Islamic State militants have issued death threats to employees of micro-blogging website Twitter, after the jihadists' Twitter handles were suspended, website CEO Dick Costolo said on Saturday.
"After suspending their (IS) accounts, some folks affiliated with the organisation used Twitter to declare that the employees of Twitter and the management of Twitter should be assassinated," Costolo said while speaking at the Vanity Fair New Establishment Summit in San Francisco this week.
The social networking site deletes any accounts that appear to affiliate with the jihadist group or post extreme views in support of the organisation's cause.
"That is a jarring thing for anyone to have to deal with and I have spent a lot of time talking to the company about it, " Costolo said according to a CNET report.

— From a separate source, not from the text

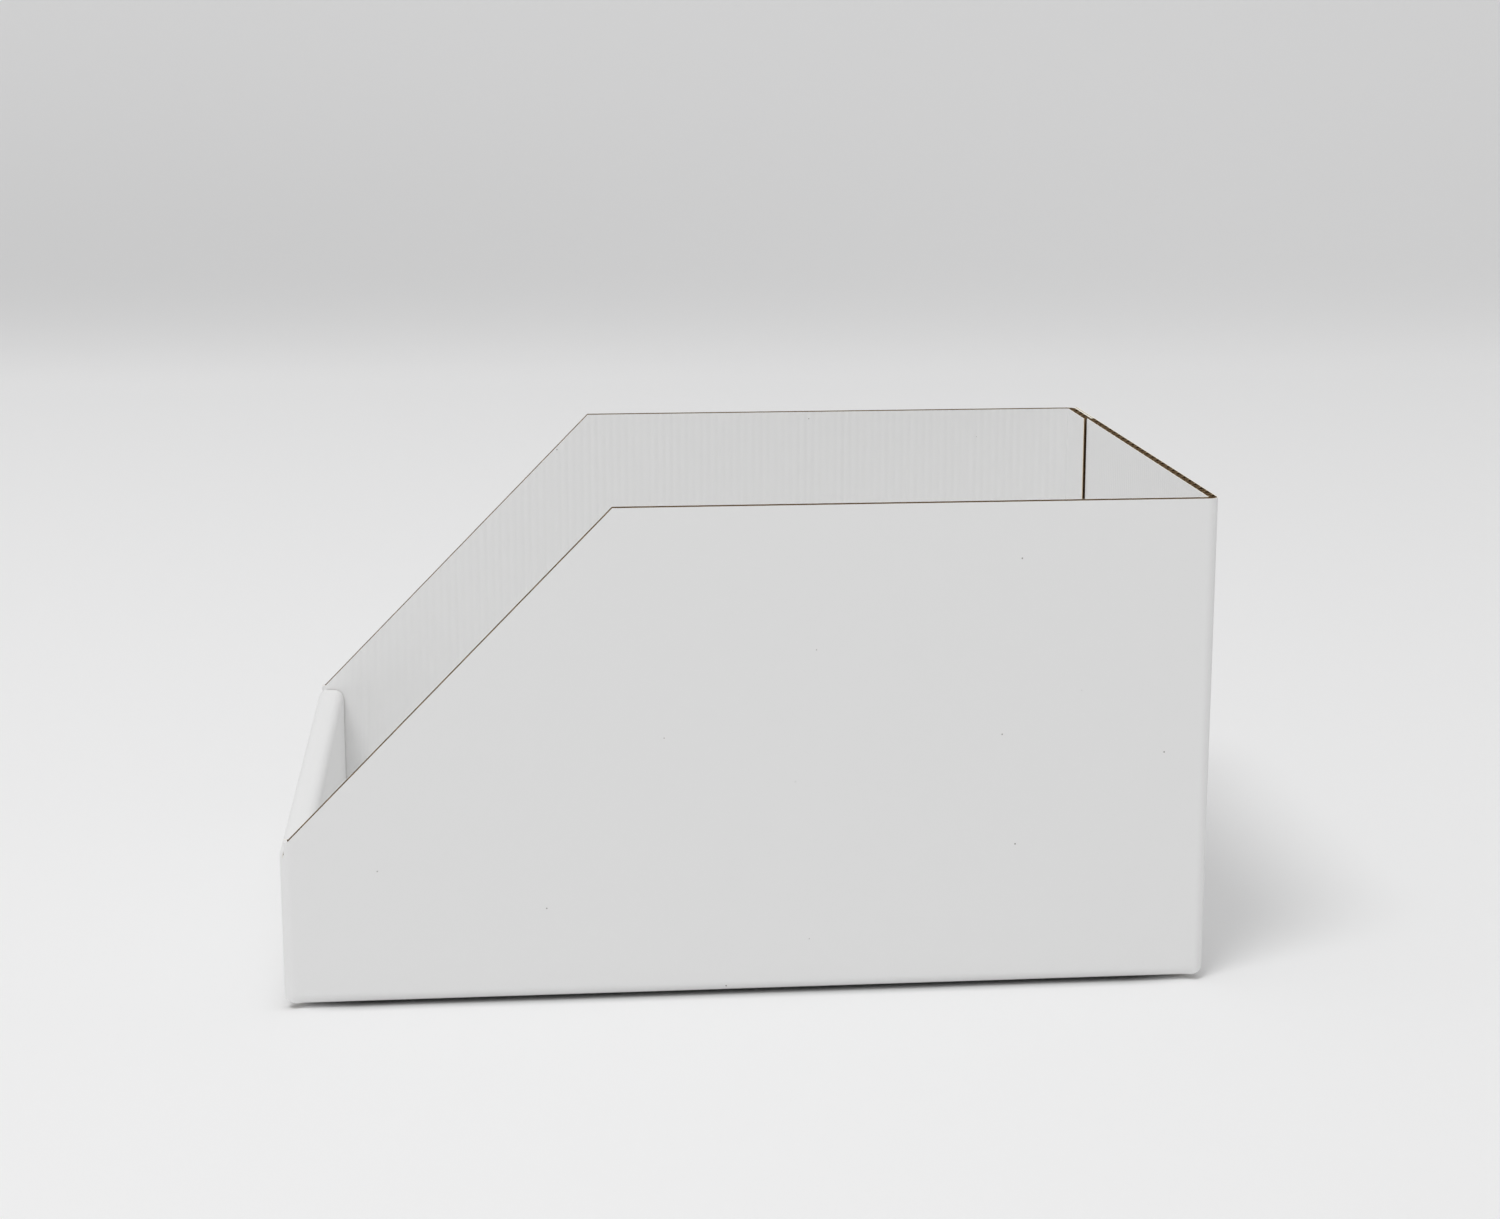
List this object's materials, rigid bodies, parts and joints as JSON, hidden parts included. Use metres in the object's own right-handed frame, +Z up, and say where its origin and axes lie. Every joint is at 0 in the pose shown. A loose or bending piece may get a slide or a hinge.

"It's against out terms of service," he further said. "It's against the law in many countries in which we operate to use it to promote their organisation. When they do, we find those accounts and shut them down, and we shut them down quite actively."
ISIS has lately wreaked havoc in major swathes of Iraq and Syria while triggering a global frenzy with gruesome crimes such as beheading innocent people, mass shooting, rapes and usurping land arbitrarily.
The infamous jihadist outfit, consisting of hardliner Sunni militants, has been actively using Twitter to communicate and spread its message – most importantly to lure Western people to join their organisation.
In the latest example, the micro-blogging site suspended a Twitter handle called 'Islamic State Times', which posed a picture of what it called the 'youngest ISIS fighter'. The 10-year-old was killed in a US airstrike, the account posted.
The US and its allies, which aims to annihilate the group via airstrikes in Syria consider the IS as one of the deadliest threat to global peace. They have been branded more dangerous than al-Qaeda.